You cannot have failed to see the angst in the media about the poor Gazans due to have their electricity cut off because Hamas refused to pay for it, and the PA wasn’t going to either. You cannot have failed to notice that, with some honorable exceptions, Israel was blamed. If you ever wanted another fine example of how the West (in particular) treats the Palestinian people and their leadership as immature and unable to determine their own way in life, the electricity supply narrative is as good as any. Hamas isn’t responsible for the electricity supply. The PA isn’t responsible for the electricity supply. Neither of them has any obligation to look after their people, or pay for the electricity they consume. Or so they say. What nonsense. Would any other group of people be treated in such a manner? Of course not. It only works when you can blame the damn Jews Zionists.

Well, a funny thing happened on the way to the crisis. The electricity supply wasn’t turned off. Why?
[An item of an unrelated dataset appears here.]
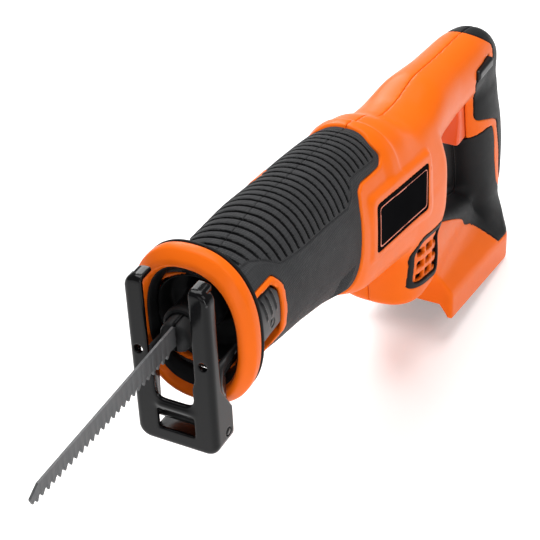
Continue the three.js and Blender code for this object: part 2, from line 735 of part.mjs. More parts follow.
function shoe() {
  const face = slabYZ(rounded([
    [-SHOE_HALF, SHOE_LOW], [SHOE_HALF, SHOE_LOW], [SHOE_HALF, SHOE_HIGH, 3], [-SHOE_HALF, SHOE_HIGH, 3],
  ], 7), SHOE_X - SHEET, SHOE_X, 4);
  const cheek = slabXZ(rounded([
    [SHOE_X, SHOE_LOW, 2], [SHOE_X, SHOE_HIGH, 3], [144, SHOE_HIGH], [144, 160], [134.5, 144],
    [134.5, 126], [139, SHOE_LOW + 1],
  ], 2), SHOE_HALF - SHEET, SHOE_HALF, 3).intersect(slabYZ(rounded([
    [-SHOE_HALF, SHOE_LOW], [SHOE_HALF, SHOE_LOW], [SHOE_HALF, SHOE_HIGH, 3], [-SHOE_HALF, SHOE_HIGH, 3],
  ], 7), 100, 200, 4));
  const lip = box(129.5, SHOE_X, -16, 16, SHOE_LOW, SHOE_LOW + SHEET);
  const hook = box(140.5, SHOE_X, 12, SHOE_HALF - 3, SHOE_HIGH - SHEET, SHOE_HIGH);
  const blank = union(face, cheek, mirrored(cheek), lip, hook, mirrored(hook));
  const slot = slabYZ(rounded([
    [-10.5, 150], [10.5, 150], [12, 165, 2], [12, 260], [-12, 260], [-12, 165, 2],
  ], 4), 120, 170);
  const window = slabYZ(rounded([[-10, 132], [10, 132], [10, 144], [-10, 144]], 1.5), 145, 170);
  const eyes = rodX(140, 160, 2.3, 17, 177, 12).add(rodX(140, 160, 2.3, -17, 177, 12));
  return blank.subtract(slot).subtract(window).subtract(eyes).subtract(pivotHole(2.3));
}

add('shoe', shoe(), BLACK_PAINT);
add('shoe_pivot_pin', rodY(-SHOE_HALF, SHOE_HALF, 2, PIVOT_X, PIVOT_Z, 16), STEEL);

function shoeBracket() {
  const arm = slabXZ(outline([
    [100, 164], [134.5, 162], [135.5, 132], [137.5, 128.2], [142.5, 128.2], [144.5, 132],
    [144.5, 150], [139, 170], [100, 170],
  ]), 17, 19.2);
  const cross = slabYZ(outline([
    [-19.2, 164], [-7, 156.5], [7, 156.5], [19.2, 164], [19.2, 170], [17, 170],
    [6, 160], [-6, 160], [-17, 170], [-19.2, 170],
  ]), 100, 104);
  const tongue = box(66, 104, -7, 7, 156.5, 160);
  return union(arm, mirrored(arm), cross, tongue).subtract(pivotHole(2.3));
}

add('shoe_bracket', shoeBracket(), BLACK_PAINT);

// ---------------------------------------------------------------- controls

const TRIGGER_TRAVEL = 7;
const trigger = slabXZ(rounded([
  [-190, 131.5, 3], [-192.5, 118, 4], [-190.5, 102.6, 2], [-212, 102.6], [-212, 131.5],
], 1), -8, 8);
add('trigger', trigger, TRIGGER_ORANGE);
add('switch_module', box(-237, -212 - TRIGGER_TRAVEL - 1, -9, 9, 106, 131), BLACK_PLASTIC);

const LOCK_OUT = 21.5;       // how far left the lock-off button reaches at rest
add('lock_off_button', slabXZ(rounded([
  [-216, 151.5], [-192, 151.5], [-192, 158.5], [-216, 158.5],
], 1.2), -17.5, LOCK_OUT, 3), BLACK_PLASTIC);

// ---------------------------------------------------------------- battery connection and wiring

add('receiver_plate', inFoot(box(-233.5, BAY_FRONT - 3, -26, 26, BAY_DEPTH + GAP, BAY_DEPTH + 2.3)
  .subtract(box(-192, -172, -9, 9, 0, 30))), BLACK_PLASTIC);
add('terminal_block', inFoot(box(-191.5, -172.5, -8.5, 8.5, 6, 20)
  .subtract(box(-189, -175, 4.7, 6.3, 0, 21))
  .subtract(box(-189, -175, -6.3, -4.7, 0, 21))), BLACK_PLASTIC);
for (const [name, y] of [['terminal_positive', 5.5], ['terminal_negative', -5.5]]) {
  add(name, inFoot(box(-188.5, -175.5, y - 0.5, y + 0.5, 2, 21)), COPPER);
}

for (const [side, hand, material] of [['red', 1, WIRE_RED], ['black', -1, WIRE_BLACK]]) {
  const low = 3.5 * hand;
  const high = 7.5 * hand;
  add(`battery_wire_${side}`, tube([
    [-188, low, 31.5], [-200, low, 32], [-214, low, 34.5], [-230, low, 44], [-240, low, 58],
    [-242, low, 76], [-238, low, 92], [-234, low, 105.5],
  ], 1.1, 12, 6), material);
  add(`motor_wire_${side}`, tube([
    [-226, high, 105.5], [-231, high, 84], [-230, high, 66], [-226, high, 48], [-221, high, 38],
    [-212, high, 31.5], [-198, high, 32], [-180, high, 42], [-156, high, 54], [-130, high, 61],
    [-112.8, high, 67.4],
  ], 1.1, 16, 6), material);
}

// ---------------------------------------------------------------- housing screws

SCREWS.forEach(([x, z, seat], i) => {
  const head = rodY(-seat - 2.4, -seat - 0.2, 3.5, x, z, 12);
  const shank = rodY(-seat - 1, SCREW_REACH, 1.8, x, z, 10);
  add(`housing_screw_${i + 1}`, head.add(shank), STEEL);
});

export default saw;
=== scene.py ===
# Looks of the cordless reciprocating saw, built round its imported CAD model. Blender 4.5.
# The moulded shells are solid fields, worked out in millimetres in the CAD model's own frame and
# turned into meshes. Everything lands in metres. A field is negative inside its solid, and near its
# surface it is the distance from it.

import json
import math

import bmesh
import bpy
import numpy as np
from mathutils import Matrix, Vector


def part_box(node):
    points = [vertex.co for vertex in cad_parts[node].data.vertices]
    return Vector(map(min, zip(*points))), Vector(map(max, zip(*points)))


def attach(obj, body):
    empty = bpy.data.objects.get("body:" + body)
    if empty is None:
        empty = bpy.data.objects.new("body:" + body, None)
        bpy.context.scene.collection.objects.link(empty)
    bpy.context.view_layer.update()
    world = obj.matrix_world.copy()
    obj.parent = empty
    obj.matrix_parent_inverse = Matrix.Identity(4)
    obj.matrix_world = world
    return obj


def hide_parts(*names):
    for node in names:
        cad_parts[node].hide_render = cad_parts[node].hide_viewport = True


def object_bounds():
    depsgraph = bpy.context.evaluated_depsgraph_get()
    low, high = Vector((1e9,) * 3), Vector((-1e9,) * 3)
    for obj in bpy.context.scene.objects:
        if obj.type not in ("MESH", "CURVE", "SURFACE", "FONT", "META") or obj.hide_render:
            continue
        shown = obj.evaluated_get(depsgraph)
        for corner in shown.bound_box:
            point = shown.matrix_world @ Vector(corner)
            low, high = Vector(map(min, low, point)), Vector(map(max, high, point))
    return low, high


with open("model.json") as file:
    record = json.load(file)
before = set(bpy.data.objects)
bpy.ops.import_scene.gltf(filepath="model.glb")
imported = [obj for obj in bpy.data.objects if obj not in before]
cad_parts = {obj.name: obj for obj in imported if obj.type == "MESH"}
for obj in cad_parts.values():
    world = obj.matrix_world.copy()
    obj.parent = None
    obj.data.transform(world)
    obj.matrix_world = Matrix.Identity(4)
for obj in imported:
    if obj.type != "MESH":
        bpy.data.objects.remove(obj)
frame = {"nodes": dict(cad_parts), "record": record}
cad_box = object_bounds()

MM = 0.001


def box_mm(node):
    """The two corners of a CAD node's box."""
    low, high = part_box(node)
    return [v / MM for v in low], [v / MM for v in high]


# ---------------------------------------------------------------- sizes, in millimetres

WALL = 2.5  # the housing's own thickness
SKIN = 2.2  # thickness of the rubbers, which lie flush in the housing
SEAM = 0.12  # half of the gap between the left and right halves
GROOVE = 1.3  # depth of the front grip's grooves
GROOVE_PITCH = 5.7
STROKE_Z = sum(v[2] for v in box_mm("plunger_shaft")) / 2
NOSE_X = box_mm("housing_left")[1][0]
RING_Z = sum(v[2] for v in box_mm("nose_ring")) / 2
TIP_X = box_mm("saw_blade")[1][0]

FOOT_SLOPE = 0.155  # how fast the foot's base rises towards the front
FOOT_REAR = -243.0
FOOT_FRONT = -127.0
SKIRT_REAR = -236.58  # where the base meets the level z = 0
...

Because, as the Elder reports, Israel is paying for it.

Think about it for a moment: a people who hate us, who are incited daily to hate us more, and kill us at every opportunity, and yet we supply electricity to them when we have no obligation, moral or otherwise. And, since the situation does not fit the narrative, this is not reported. Arguably, that failure to report by bastions of anti-Israel hate like the Guardian, the BBC and – of course – Haaretz – is as much incitement against Israel as anything Hamas and the PA get up to. But it is a guilt and trouble free incitement with no downside. By their actions, these media outlets are complicit in stoking the fires of anti-Israel feeling. They are, indeed, the enemy.